Of course much of the problem stems from the British monolingualism that keeps us outside of the cultural and economic exchanges that are well established on the continent. Even those who make it off the island are often amongst the worst speakers of local languages. A recent InterNations survey of expats reveals that less than 50% of British expats abroad claim to be able to speak the languages of the countries they are resident in. Government attitudes to rectifying this national failing can be summed up by the relatively recent decision to lower the age at which children are compelled to learn a second language from 16 to 14.

When did Britain join the European Union?

"One of the biggest fears that keeps us from moving ahead with our lives is our difficulty in making decisions". In her famous polemic 'feel the fear and do it anyway', Susan Jeffers argues that stasis is the worst result of all and that really, every decision is a good one. Failure to commit has been the defining attitude of Britain towards Europe ever since she failed to show at the inaugural Treaty of Rome (against Winston Churchill's pleadings in the commons, incidentally).

Thanks to that and the multiple vetoes of Britain-hating Charles de Gaulle (bite the hand that fed you and all that), Britain missed the honeymoon years of the Union, when prosperity and peace seemed linked to its success - for those who were benefiting. Having watched enviously from the outside, the British got even more resentful once finally let in. Late to the party, Britain entered a club she had had no hand in shaping - more out of a sense of desperation than enthusiasm. Ever since, she's been agonising over whether she's done the right thing; itching to make a break for it.

Why is this referendum happening?

Many feel that David Cameron has put his own party's political concerns ahead of the interests of the country by calling for this referendum and risking a vote to leave (confusingly, although David Cameron's government called the referendum on EU membership, they don't want to leave. In fact, if the British people vote out, David Cameron will almost certainly resign). He might argue, and Susan Jeffers might agree with him, that this is an issue Britain needs to 'put to bed' once and for all.

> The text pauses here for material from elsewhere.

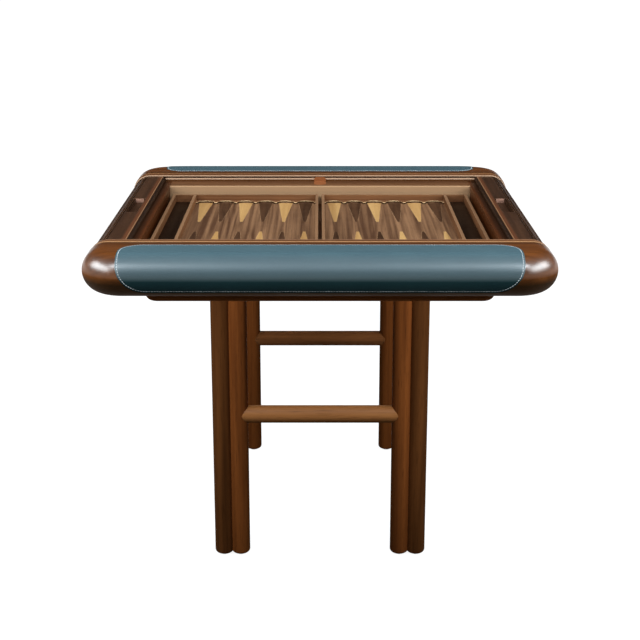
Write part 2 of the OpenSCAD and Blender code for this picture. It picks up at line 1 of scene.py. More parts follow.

But will the vote change Britain's attitude toward the EU? Will it change anything?

Will I be worse off?

There is much debate over the economic consequences of Brexit. The Chancellor of the Exchequer claimed recently that British households will be worse off by £4,300 a year out of Europe. Those campaigning for full independence predict an era of innovation and prosperity, with a rejuvenated British spirit thriving. Both claims seem pretty ridiculous.

My guess is that, in the short term, nothing is likely to change that much either way. Nobody will want to rock the boat and the British people are likely to remain uninterested and incomprehensive of the continent.

I hope Britain votes to stay in Europe. Not just because my residential status in Germany may be affected, but because I believe that it is good for Britain to stay in the game, culturally and politically. The shame is that a vote to stay is unlikely to be a ringing endorsement or really to commit Britain any further to the European project. It will be good for David Cameron and is divided conservative party, but that's about it.

Notes: The vocabulary of Brexit

The Remain camp - One side of a political contest is referred to as a camp. A military analogy. The Remain Camp wants to stay in Europe. The Leave Camp wants to leave.

Eurosceptics - Much used term to describe those who don't like Europe and want to leave. A Europhile is the opposite.

Democratic deficit - The democratic deficit is, in this case, the sense many have that Brussels is too far removed from the awareness or influence of European voters and as such is not really held to account for its actions by the democratic processes in place.

'The ordinary man on the street' - continually referenced in British Politics. Politicians are always claiming to be listening to him. Clearly they didn't this time, because he doesn't care too much either way about Europe.

A Grassroots movement - What Europe never was, according to its critics. Something that comes from the grassroots, grows organically from the people - as opposed to being imposed on them by the ruling/bureaucratic classes.